Boston Mayor Michelle Wu on Monday quietly signed the City Council–approved redistricting map, making official newly redrawn voting district boundaries for the next municipal election.
Wu’s press office announced her approval on the eve of Election Day without much of a statement to address the map itself, or the controversial process that rendered it.
The map, authorized via a 9-4 vote at last week’s City Council meeting, came after a multi-month process that included tense community meetings, council hearings and a legal case still pending in state court. The design makes the biggest changes to the lines that shape who votes in the city’s South Boston and Dorchester-based districts.
South Boston, represented by Council President Ed Flynn, saw population growth since the 2010 census that outpaced the city’s eight other districts. To remedy the imbalance, the district was shaved in several spots, placing voters into abutting districts — mostly a slow-growing Dorchester district. That move also shifted the Dorchster-based district northward, leaving voters near the borders of Milton and Quincy to unite with a different district anchored by the predominately Black neighborhood of Mattapan.
A spokesperson for the mayor said Monday that the city’s legal department confirmed the map complies with the Voting Rights Act.

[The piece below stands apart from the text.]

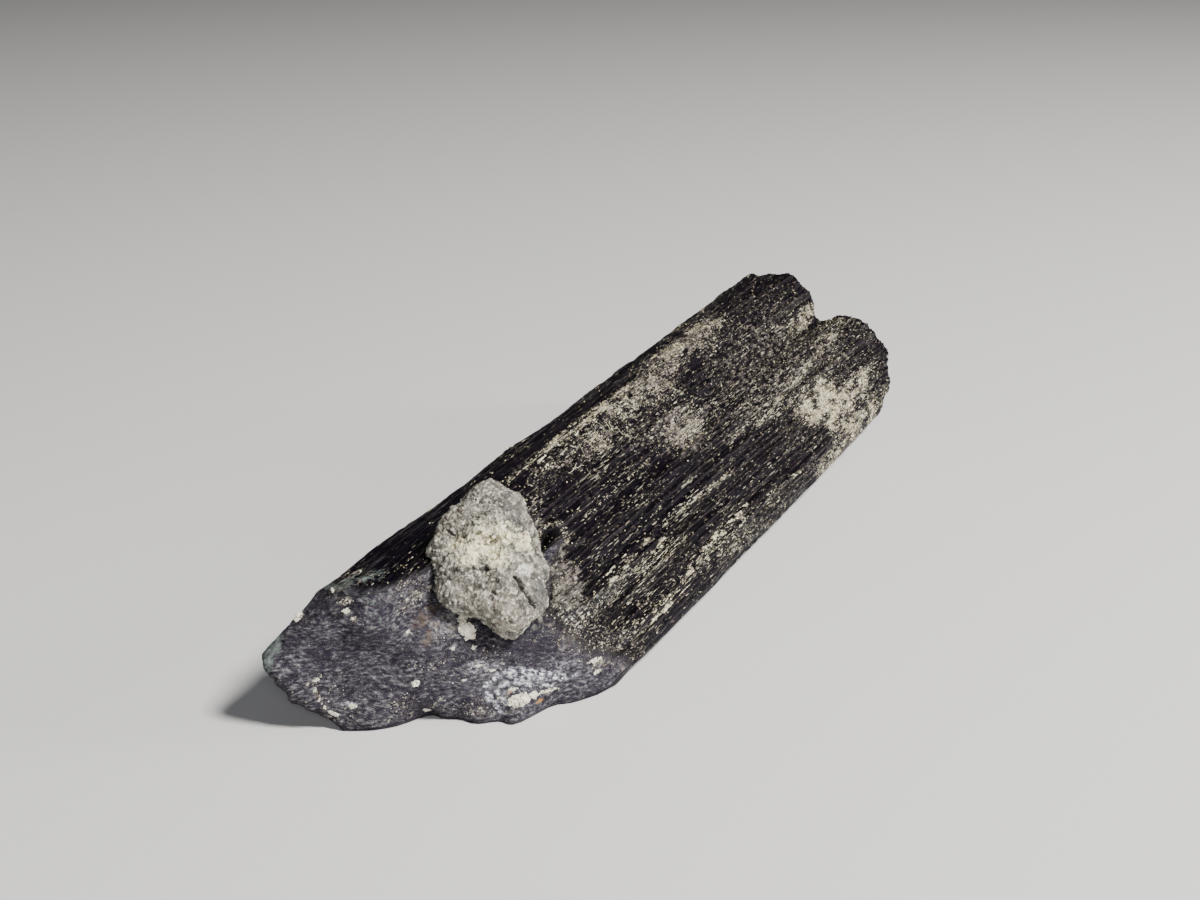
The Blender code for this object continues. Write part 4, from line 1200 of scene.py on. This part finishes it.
def build_chips(material, broken_end):
    """Milky chips and a white nodule on the break, each a close heap of angular crumbs."""
    heaps = []
    for across, up, wide, tall, out in QUARTZ_CHIPS:
        count = int(16 + 130 * wide * tall)
        turn, reach = rng.uniform(0.0, 2 * math.pi, count), rng.random(count) ** 0.55
        y, z = across + wide * reach * np.cos(turn), up + tall * reach * np.sin(turn)
        dome = out * (1 - reach ** 2) * rng.uniform(0.35, 0.8, count) - 0.05
        slopes = [(broken_end.at(y + a, z + b) - broken_end.at(y - a, z - b)).clip(-0.6, 0.6)
                  for a, b in ((0.5, 0.0), (0.0, 0.5))]
        outward = unit(np.stack((-np.ones(count), *slopes), -1))
        spot = np.stack((broken_end.at(y, z) - break_relief(y, z), y, z), -1)
        sizes = rng.uniform(0.18, 0.44, count) * min(wide, tall, 0.8) + 0.05
        core = (np.arange(count) < 6) & (reach < 0.62) & (wide * tall > 0.25)
        tones = np.clip(rng.normal(0.9, 0.13, count) - 0.3 * reach ** 4, 0, 1)
        heaps.append((spot + outward * dome[:, None], outward,
                      np.where(core, 0.5 * min(wide, tall), sizes), tones))
    # The nodule is a rounded knob of its own, standing clear of the break.
    across, up, *radii = NODULE
    middle = np.array((broken_end.at(across, up) - 0.15, across, up))
    ball = unit(rng.normal(size=(NODULE_CRUMBS, 3)))
    ball[:, 0] = -np.abs(ball[:, 0])
    spot = middle + ball * rng.uniform(0.45, 0.85, NODULE_CRUMBS)[:, None] * np.roll(radii, 1)
    sizes = rng.uniform(0.16, 0.46, NODULE_CRUMBS)
    # The lower crumbs of the nodule are painted darker: painted shade on its underside.
    tones = rng.normal(0.93, 0.1, NODULE_CRUMBS) + 0.2 * (ball[:, 2] - 0.2).clip(-1, 0)
    heaps.append((spot, ball, sizes, np.clip(tones, 0, 1)))
    points, faces, tone = crumbs(*(np.concatenate(column) for column in zip(*heaps)))
    make_piece("quartz_chips", points, faces, material, {"tone": tone}, False)


def surface_spot(sides, place, x):
    """A point on the fine sides at a place and x."""
    i = round(float(np.interp(place, sides["place"], np.arange(len(sides["place"])))))
    row = sides["x"][i]
    j = int(np.clip(np.searchsorted(row, x), 1, len(row) - 1))
    t = (x - row[j - 1]) / (row[j] - row[j - 1])
    return np.array([sides[axis][i, j - 1] * (1 - t) + sides[axis][i, j] * t for axis in "xyz"])


def build_threads(material, sides):
    """Thin curled threads of crust lying on the shoulder below the crest."""
    points, faces, tones = np.empty((0, 3)), [], []
    turns = np.arange(THREAD_SIDES) * 2 * math.pi / THREAD_SIDES
    for _ in range(THREADS):
        place, x = rng.uniform(5.42, 5.82), rng.uniform(-18.0, -2.0)
        heading, bend = rng.uniform(0.0, 2 * math.pi), rng.uniform(-0.07, 0.07)
        radius, tone = rng.uniform(0.02, 0.034), rng.uniform(0.55, 0.95)
        path = []
        for _ in range(int(rng.integers(6, 15))):
            path.append(surface_spot(sides, place, x) + np.array((0.0, -0.03, 0.07)))
            heading += bend + rng.uniform(-0.07, 0.07)
            x += 0.26 * math.cos(heading)
            place += 0.026 * math.sin(heading)
        path = np.array(path)
        run = unit(np.gradient(path, axis=0))
        side = unit(np.cross(run, (0.0, -0.4, 0.9)))
        top = np.cross(side, run)
        taper = radius * np.sin(np.linspace(0.35, math.pi - 0.35, len(path))) ** 0.5
        rings = [path + taper[:, None] * (math.cos(a) * side + math.sin(a) * top) for a in turns]
        index = len(points) + np.arange(len(path) * THREAD_SIDES).reshape(-1, THREAD_SIDES)
        beside = np.roll(index, -1, axis=1)
        skin = np.stack((index[:-1], beside[:-1], beside[1:], index[1:]), -1).reshape(-1, 4)
        faces += [tuple(face) for face in skin.tolist()]
        faces += [tuple(index[0].tolist()), tuple(index[-1, ::-1].tolist())]
        points = np.concatenate((points, np.stack(rings, 1).reshape(-1, 3)))
        tones += [tone] * index.size
    make_piece("crust_threads", points, faces, material, {"tone": np.array(tones)})


# ---- floor, light and camera ----

def build_floor():
    side, level = 6.0, -0.0001
    mesh = bpy.data.meshes.new("pale_floor")
    corners = ((-side, -side), (side, -side), (side, side), (-side, side))
    mesh.from_pydata([(x, y, level) for x, y in corners], [], [(0, 1, 2, 3)])
    material = bpy.data.materials.new("floor_paper")
    material.use_nodes = True
    shader = material.node_tree.nodes["Principled BSDF"]
    shader.inputs["Base Color"].default_value = painted((0.7, 0.695, 0.69))
    shader.inputs["Roughness"].default_value = 0.9
    mesh.materials.append(material)
    put_in_scene("pale_floor", mesh)


VIEW_AHEAD = Vector((0.907, 0.421, 0.0)).normalized()
VIEW_RIGHT = Vector((VIEW_AHEAD.y, -VIEW_AHEAD.x, 0.0))
CAMERA_PLACE = (-0.24224, -0.10575, 0.1116)
CAMERA_PITCH = math.radians(19.9)


def aim(thing, direction):
    thing.rotation_euler = direction.to_track_quat("-Z", "Y").to_euler()


def build_camera():
    data = bpy.data.cameras.new("studio_camera")
    data.sensor_width, data.lens = 36.0, 55.5
    data.clip_start = 0.01
    camera = put_in_scene("studio_camera", data)
    camera.location = CAMERA_PLACE
    aim(camera, VIEW_AHEAD * math.cos(CAMERA_PITCH) - Vector((0.0, 0.0, math.sin(CAMERA_PITCH))))
    bpy.context.scene.camera = camera


def build_light(name, right, ahead, up, size, power, colour):
    """A round lamp, placed as the camera sees the crystal and turned to its middle."""
    data = bpy.data.lights.new(name, "AREA")
    data.shape, data.size, data.energy, data.color = "DISK", size, power, colour
    light = put_in_scene(name, data)
    light.location = VIEW_RIGHT * right + VIEW_AHEAD * ahead + Vector((0.0, 0.0, up))
    aim(light, Vector((0.0, 0.0, 0.012)) - light.location)


def build_studio():
    build_light("key", 0.42, -0.3, 0.62, 0.2, 12.8, (1.0, 0.98, 0.95))
    build_light("side", 0.85, 0.1, 0.3, 0.24, 3.0, (1.0, 0.99, 0.97))
    build_light("fill", 0.05, -0.9, 0.36, 0.4, 3.1, (0.95, 0.96, 1.0))
    world = bpy.data.worlds.new("soft_room")
    world.use_nodes = True
    background = world.node_tree.nodes["Background"]
    background.inputs["Color"].default_value = painted((0.86, 0.88, 0.92))
    background.inputs["Strength"].default_value = 0.06
    bpy.context.scene.world = world


build_camera()
build_floor()
build_studio()
cream_grit = grit_material()
broken_end, prism_sides = build_crystal(schorl_material())
build_chips(quartz_material(), broken_end)
build_lump(matrix_material())
build_grit(cream_grit, prism_sides)
build_threads(cream_grit, prism_sides)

Over the weekend, Wu signaled her intent to approve the new boundaries while expressing dismay with councilors' conversations and attacks related to the map.
“Redistricting is never an easy conversation and I think we see that when it is the legal responsibility of just 13 individuals who are each very deeply and personally impacted by what comes of that, it adds extra layers of complexity,” the mayor said during an appearance on WCVB’s "On the Record."
“It’s been really disappointing and frustrating to see the kind of tone and types of attacks that have happened,” Wu added, possibly referring to Dorchester Councilor Frank Baker’s implication that the maps were the result of a religious conspiracy to disempower Irish Catholic Bostonians.
Even though a judge dismissed a restraining order request to block the council from voting on the map last week, lawyers for the city and the South Boston contingent that brought the legal action are due back in court Wednesday to argue over a open meeting law complaint. Multiple sources familiar with the council’s inner working indicated the case seems unlikely to succeed.
Boston’s new map will be in effect beginning Jan. 2024. Potential challengers looking to unseat city councilors for the 2023 preliminary election will run based on these new districts.